Adopted Daughter
- Genre: Soap Opera
- Country of origin: USA
- Language: English
- Home station: WOW
- Starring: Jettabee Ann Hopkins Alan Bunce
- Announcer: Art Miller
- Written by: Jettabee Ann Hopkins
- Original release: 1937
- Sponsored by: J. C. Penney

= Adopted Daughter =

Radio soap opera

Adopted Daughter was a radio soap opera in the United States. It premiered in 1937 on station WOW in Omaha, Nebraska, and moved to NBC's Midwest regional network in 1939. It was broadcast there five times a week for two years. The show was sponsored by J. C. Penney.
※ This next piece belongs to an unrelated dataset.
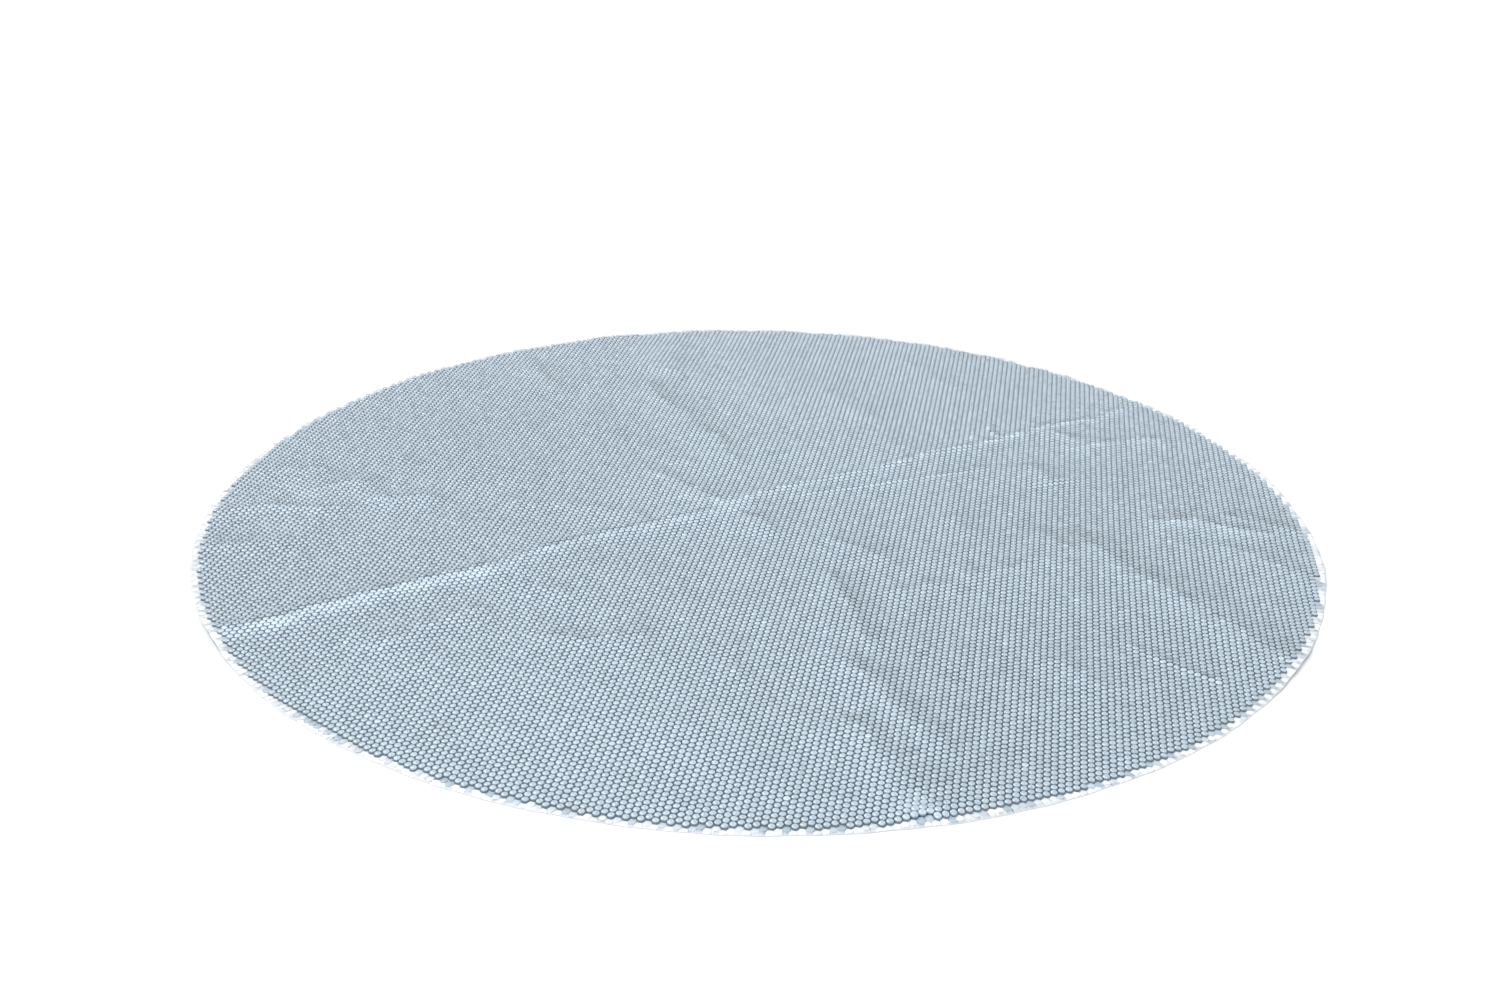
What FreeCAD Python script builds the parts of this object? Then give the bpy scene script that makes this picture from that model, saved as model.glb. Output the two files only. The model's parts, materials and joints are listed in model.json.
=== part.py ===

Billboard magazine noted that the program was J.C. Penney's "first use of radio on a national basis." After 26 successful weeks on WOW, the program was carried on 16 stations via transcription.

== Plot ==
Based on a series of skits called The Jangles, the story of Adopted Daughter centered on Jerry Jangles, a "courageous young wife who fights for home and happiness." The show took place in a small mid-western town and talked about the struggles of an average young couple with interfering in-laws.

== Cast ==

The cast included Jettabee Ann Hopkins (who also wrote the program) and Alan Bunce. The announcer was Art Miller.